December 8, 2022

Residents living in a condominium community appreciate amenities and other benefits, but these features come at a price, paid for by assessments. Those fees are one of the most important factors homebuyers consider before buying into a condominium corporation. Regular payments from residents to their condo, assessments are often discussed in board meetings and around the community, but rarely understood.

At Wilson Blanchard Management, An Associa® Company, we have a long history of assisting boards in developing budgets and helping residents comprehend how their financial contributions impact the community. Read on to learn 13 essential points you, as a condo owner, should know about condominium assessments.

  1. Assessments are fees you pay to the condominium.

Condo fees are the monthly, quarterly, or yearly dues owners are responsible for paying. These fees are paid to the condominium corporation and contribute to daily operational expenses and reserve funds for future repairs and replacements.

  1. Assessment might be called something else.

Condo assessments may also be known as monthly assessments, condo fees, or common element fees. Whatever term your condo uses to describe assessments, they generally mean the same thing.

  1. Assessments go towards the betterment of the community.

Typically, the exact amount of your fees will be directly tied to the size, cost, age, and complexity of your corporation’s shared amenities. What your condo fees cover depends on your community. For some communities, fees may ensure swimming pools, fitness equipment, and other amenities like tennis courts and parks are in top shape. Condo corporations may also use their fees for items such as maintaining lobbies and paying regular maintenance and cleaning.

  1. Condo fees affect how much lenders will let you borrow.

When borrowing money to purchase a home, lenders will look at potential taxes, insurance, and condo fee payments. These factors may impact your budget and ultimately how much a bank will lend you.

  1. You’re required to pay assessments if you live in a condo.

After you buy a condominium, you are legally obligated to uphold your end of the deal: paying dues and respecting the rules.

  1. The condo board of directors calculates your assessments.

A board of directors runs the condominium corporation. These boards consist of volunteer residents, and they’re responsible for setting the annual fee amount. When determining the exact payment required, a board will consider all operating, maintenance, and savings expenses, including things like utilities, vendors, and insurance, among many others. Fee amounts for your condo will also be determined based on their needed reserve fund-money that helps pay for future replacements and repairs.

  1. Condo fees vary by community.

The fees that your condo charges can vary significantly depending on where you live and what amenities are offered. The average monthly condo fee for a home in a common element corporation may be less than that of a high-rise or standard townhome where condo fees include maintenance of significantly more structural components.

  1. Your payment amount can change over time.

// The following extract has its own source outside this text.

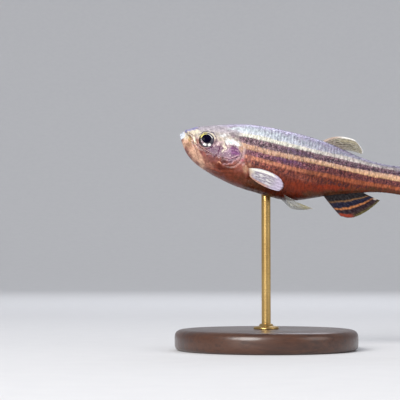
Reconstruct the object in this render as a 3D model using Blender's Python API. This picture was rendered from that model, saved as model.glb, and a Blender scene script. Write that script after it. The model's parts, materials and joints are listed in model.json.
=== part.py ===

Your condo’s annual budget directly impacts each individual owner. If, during the budgeting process, a condo board finds that it’s not meeting the expenses required to operate the community, it may need to recalculate assessments for the coming year. Financial aspects like loans, uncollected payments, and low reserves can affect everyone in the community.

  1. You’re required to pay even if you don’t use the common areas.

Once you move into a condominium, you’re locked into paying the fees regardless of how much you plan on using the shared amenities. Ask about required condo fee payments before buying a home to get a better understanding of what is and isn’t included with those payments.

  1. You can be penalized for nonpayment.

When your condo requests an assessment payment, you’re legally required to pay it. In some extreme circumstances, it’s conceivable that a condo corporation will place a lien on your property to collect a back payment.

  1. Developers might not pay assessments. Board members, like all other condo residents, do.

In a new development, it’s not uncommon for the developer to draft documents so that it’s exempt from paying regular assessments. Rather, the developer assumes the responsibility for funding the budget until there are enough residents paying assessments to cover the condo’s expenses and transition to homeowner control.

Board members under a homeowner-controlled board, like all other residents, are required to pay regular assessments.

  1. Special assessments are for an unexpected expense.

Occasionally, a special assessment is needed to pay for an unexpected cost. This could be an increase in insurance or a surprise repair bill for a pool or clubhouse. In these cases, the board has the option to pass a special assessment to cover the additional costs.

Special assessments are almost always tied to direct cost. How your board divides that cost is based on the governing documents.

  1. Typically, assessments aren’t tax-deductible.

If your condominium is your primary residence and you’re required to pay regular condo fees, you cannot deduct the fees from your taxes. However, if you purchase or use the property as a rental property, then the CRA may allow you to deduct condo fees.